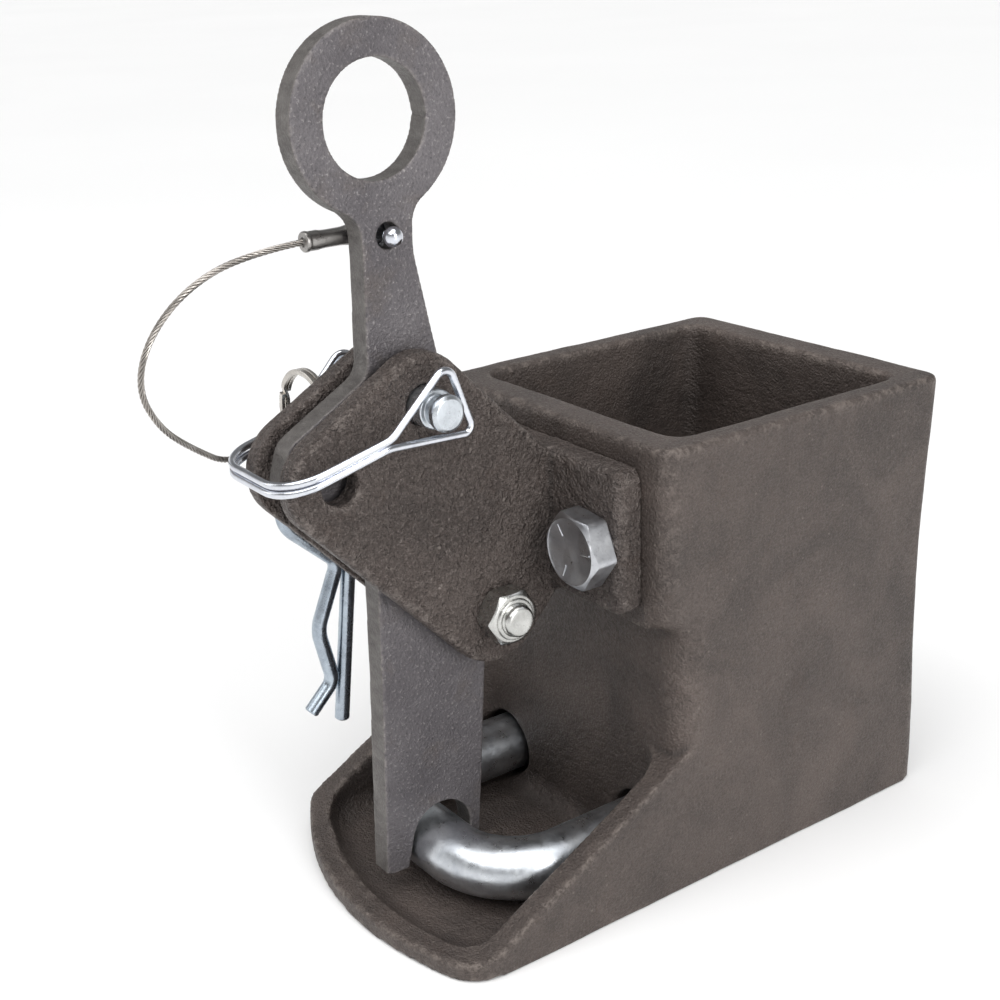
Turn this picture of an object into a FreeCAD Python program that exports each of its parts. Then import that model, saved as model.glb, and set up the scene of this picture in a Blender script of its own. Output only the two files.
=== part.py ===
import FreeCAD, Part
import math
import os

# Square-socket gooseneck trailer coupler. Millimetres, +Z up, -Y is the front,
# origin on the ball's axis at the coupler's underside.

# Cast housing
BODY_WIDTH = 122.4
BODY_DEPTH = 130.4
BODY_HEIGHT = 161.3
CORNER_RADIUS = 6.0
SOCKET_SIZE = 102.3
SOCKET_CORNER = 6.0
SOCKET_FLOOR_Z = 72.0
FRONT_WALL = 13.4
LOWER_FACE_Y = -57.4
LOWER_CORNER_RADIUS = 9.0
PAD_BOTTOM_Z = 98.0
RIM_EDGE_RADIUS = 2.2

# Ball cavity, for a ball of 58.7 mm
BALL_CENTRE_Z = 28.5
CAVITY_RADIUS = 30.2
FLARE_RADIUS = 35.0
FLARE_DEPTH = 6.0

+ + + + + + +

Exercise objective →
Repeat the data verbatim.

Correct output →
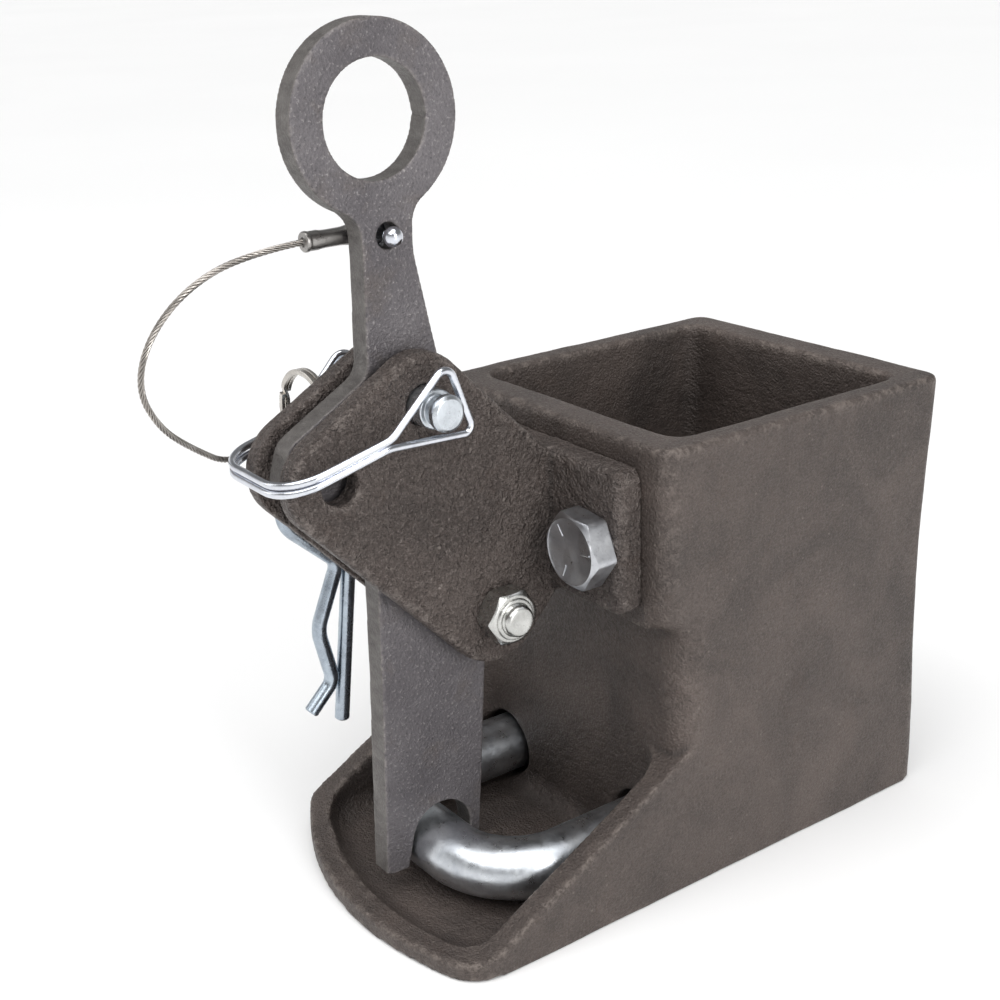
Turn this picture of an object into a FreeCAD Python program that exports each of its parts. Then import that model, saved as model.glb, and set up the scene of this picture in a Blender script of its own. Output only the two files.
=== part.py ===
import FreeCAD, Part
import math
import os

# Square-socket gooseneck trailer coupler. Millimetres, +Z up, -Y is the front,
# origin on the ball's axis at the coupler's underside.

# Cast housing
BODY_WIDTH = 122.4
BODY_DEPTH = 130.4
BODY_HEIGHT = 161.3
CORNER_RADIUS = 6.0
SOCKET_SIZE = 102.3
SOCKET_CORNER = 6.0
SOCKET_FLOOR_Z = 72.0
FRONT_WALL = 13.4
LOWER_FACE_Y = -57.4
LOWER_CORNER_RADIUS = 9.0
PAD_BOTTOM_Z = 98.0
RIM_EDGE_RADIUS = 2.2

# Ball cavity, for a ball of 58.7 mm
BALL_CENTRE_Z = 28.5
CAVITY_RADIUS = 30.2
FLARE_RADIUS = 35.0
FLARE_DEPTH = 6.0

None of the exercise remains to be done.